I first started playing during the public beta and went on to log something like 50 days of play time on my character in the first year the game was out. I was in high school at the time and several of my friends got in much deeper than I did, to the point of failing classes and dropping out of school. I’m ultimately thankful to have been drawn away by girls and beer and whatever other teenage distractions.

To this day I feel the experience of very early WoW was easily the most magical I’ve had with a video game, though. The incredibly vast unexplored world, the total lack of walkthroughs or guides, the excitement of exploration and discovery. Just thinking about it 14 years later makes me want to buy the latest expansion...

You and I share similar memories friend. I look back to WOW with such nostalgia. I became totally obsessed with that game. It was like heroin to my teenage self. A part of me always wants to go back but the game almost ruined my life !
I remember, as it was yesterday, my birth as level one Night Elf. I was a veteran PC player already but this... This was catharsis. I remember beautiful and kind of sad island of Teldrassil, wandering around the dark forests at twilight, boldly visiting deep caves full of spiders where no 6 level player have gone before, magical wells, rich lore and true heroes from the past standing in front of me, giving me tasks whole world depended on. All this in the company of epic soundtrack, which I still have and listen to when the wind of nostalgia comes. Only few times in my gaming life I was so immersed in the fictional world - this being one of the best experiences of my life. And even though I've visited plenty of other areas during my play time, on both sides of the conflict, I've always kept Teldrassil closest to my heart. That atmosphere can't be compared to anything else.
I had the opposite. I met my wife playing WoW, then had a few drinking nights with the guild and one thing lead to another.
Also met my wife in WoW. Human connections can happen in unexpected places... like the beaches of Tanaris
Change Tanaris for Stranglethorn Vale for me and... :-)
Same.

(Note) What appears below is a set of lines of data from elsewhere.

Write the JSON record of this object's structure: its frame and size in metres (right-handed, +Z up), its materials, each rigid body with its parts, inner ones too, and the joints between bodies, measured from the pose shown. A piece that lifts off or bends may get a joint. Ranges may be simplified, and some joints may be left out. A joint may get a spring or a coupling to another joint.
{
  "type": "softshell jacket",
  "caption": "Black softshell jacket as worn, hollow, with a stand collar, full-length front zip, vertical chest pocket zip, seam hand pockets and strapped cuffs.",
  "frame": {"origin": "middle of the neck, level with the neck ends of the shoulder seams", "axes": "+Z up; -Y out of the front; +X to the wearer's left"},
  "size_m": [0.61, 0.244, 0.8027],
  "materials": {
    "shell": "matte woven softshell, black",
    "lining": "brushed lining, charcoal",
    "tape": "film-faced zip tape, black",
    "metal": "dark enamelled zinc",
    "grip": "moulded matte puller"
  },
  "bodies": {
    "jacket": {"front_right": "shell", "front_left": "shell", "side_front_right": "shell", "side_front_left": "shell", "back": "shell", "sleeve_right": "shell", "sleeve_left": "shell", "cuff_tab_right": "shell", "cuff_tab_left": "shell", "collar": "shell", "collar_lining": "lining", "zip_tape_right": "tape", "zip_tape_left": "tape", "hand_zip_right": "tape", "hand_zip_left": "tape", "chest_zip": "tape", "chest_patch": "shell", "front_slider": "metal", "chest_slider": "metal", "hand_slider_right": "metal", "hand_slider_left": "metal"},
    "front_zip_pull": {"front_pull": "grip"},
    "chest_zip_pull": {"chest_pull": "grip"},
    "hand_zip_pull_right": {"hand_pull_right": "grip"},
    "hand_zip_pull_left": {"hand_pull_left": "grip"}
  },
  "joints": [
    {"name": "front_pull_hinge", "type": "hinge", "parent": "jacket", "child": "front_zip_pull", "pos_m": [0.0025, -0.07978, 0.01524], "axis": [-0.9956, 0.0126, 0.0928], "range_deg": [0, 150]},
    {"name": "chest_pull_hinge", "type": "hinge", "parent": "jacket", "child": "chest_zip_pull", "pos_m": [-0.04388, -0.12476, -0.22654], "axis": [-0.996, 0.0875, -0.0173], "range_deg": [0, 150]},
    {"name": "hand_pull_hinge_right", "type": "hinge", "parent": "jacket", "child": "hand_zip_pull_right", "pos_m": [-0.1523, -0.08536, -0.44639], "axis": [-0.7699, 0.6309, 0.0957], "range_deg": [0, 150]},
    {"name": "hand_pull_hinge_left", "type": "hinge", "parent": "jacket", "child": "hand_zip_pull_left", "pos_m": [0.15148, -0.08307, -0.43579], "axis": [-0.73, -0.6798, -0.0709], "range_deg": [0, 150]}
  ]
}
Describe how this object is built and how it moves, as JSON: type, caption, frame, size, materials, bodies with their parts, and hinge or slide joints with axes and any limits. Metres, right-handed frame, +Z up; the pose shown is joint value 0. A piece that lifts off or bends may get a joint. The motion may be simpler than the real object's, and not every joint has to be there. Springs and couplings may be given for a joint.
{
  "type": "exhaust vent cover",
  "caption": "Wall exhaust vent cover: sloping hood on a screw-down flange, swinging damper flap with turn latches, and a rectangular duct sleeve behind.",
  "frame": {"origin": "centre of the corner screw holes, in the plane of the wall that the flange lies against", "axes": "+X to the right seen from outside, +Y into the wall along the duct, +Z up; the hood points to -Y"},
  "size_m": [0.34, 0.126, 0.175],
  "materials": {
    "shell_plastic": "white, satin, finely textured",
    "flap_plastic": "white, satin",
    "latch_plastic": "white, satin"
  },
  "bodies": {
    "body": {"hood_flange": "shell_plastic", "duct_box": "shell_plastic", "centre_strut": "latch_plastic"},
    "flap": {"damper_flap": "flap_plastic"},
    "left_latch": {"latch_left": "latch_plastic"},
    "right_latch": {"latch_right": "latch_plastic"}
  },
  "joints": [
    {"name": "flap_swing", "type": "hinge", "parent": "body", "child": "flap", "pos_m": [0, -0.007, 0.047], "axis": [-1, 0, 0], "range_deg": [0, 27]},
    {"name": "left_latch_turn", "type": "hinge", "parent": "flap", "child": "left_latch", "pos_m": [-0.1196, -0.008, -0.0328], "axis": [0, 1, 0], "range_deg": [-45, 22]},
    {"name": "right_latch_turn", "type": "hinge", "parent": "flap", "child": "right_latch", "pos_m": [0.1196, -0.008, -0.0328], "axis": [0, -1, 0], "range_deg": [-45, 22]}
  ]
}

Had to move to another continent to be together, but you can learn alot about someone while repeatedly trying to kill an invading demonic horde.
I also knew one or two people who got jobs at Blizzard.

Starting as game-masters, becoming admins etc.

I waited years for this game, back when it still was planned as regular RPG, but somehow I never played it.

Here here! My wife and I got to know each other doing dungeons and raids on WoW before meeting in person. You learn a lot about people seeing how they work with others to overcome challenges.
Gets me thinking about the term evercrack...
I was just old enough that i had just finished university when the game went out. My curriculum would have ended up being completely different if that game went out just 4 years earlier. And even then, I never ever installed that game, i only looked at friend playing. That stuff scared me, and one friend almost ruined his life because of it.
"After leveling for a bit, you'd eventually drop down to gaining half of the experience that you'd normally gain. Players absolutely hated it. So Pardo flipped it around. The early, enhanced leveling was framed as the player gaining bonus experience, while the non-rested state was framed as normal, making players were much happier."

Love it.

> "From a pure hardware side, we weren't prepared. From the standpoint of how fast people were getting to max level and are we going to have content in place for them; we weren't prepared. We never really experienced what it's like to be on a game that never ever ends," adds Pardo. "In a lot of ways everything starts the moment you launch, which none of us were really mentally or emotionally ready for the difference, because again a lot of us had shipped games and you go through that final moment where you launch this thing and it's finally out there. Honestly, the first two years of post-WoW development was really this perpetual state of 'Can we just catch up to the popularity of the game?'"

True for so many startups as well, where "max level/endgame" is the arrival of users with needs you didn't anticipate, whose momentum and confidence you rely on to present your brand in the marketplace. For every ounce of stress, though, there's two ounces of excitement, and that's its own fun.

My son and I played for years together. We got pretty competitive so when he leveled to 80 slightly ahead of me, I was pissed at him for several days!

Good times.

Oh, and seeing Ozzy live at Blizzcon was pretty sweet too.

Why & how WoW succeeded, in my opinion:

User Interface Customization using Lua.

Also, I think WoW indirectly taught a lot of developers about Taint checking ( https://en.wikipedia.org/wiki/Taint_checking ) - something I still feel extremely bitter about missing from Javascript, replacing it with "Signed Script Policy" in retrospective seems like a bad idea, to the point where people re-invented it after it got removed, but still no community maintained implementation exists:

https://github.com/phvogt/NoMoXSS (The paper for this has 579+3 citations [+3 because there exists a separate citation network due to Google Scholar being, well, Google Scholar: https://scholar.google.com/scholar?cites=4323801493645906635]: https://scholar.google.com/scholar?cites=9547351675563063950. Yet I don't see this kind of feature in any mainline javascript implementation.)

https://github.com/idkwim/jsTaint (Different project, it seems)

I agree about the addons. They effectively outsourced the user experience of the game to the users and their UI was pretty awful back then so it was welcome.

That being said, I always found the Guild Wars 1 user modifiable UI woefully underappreciated along with many other things about the game.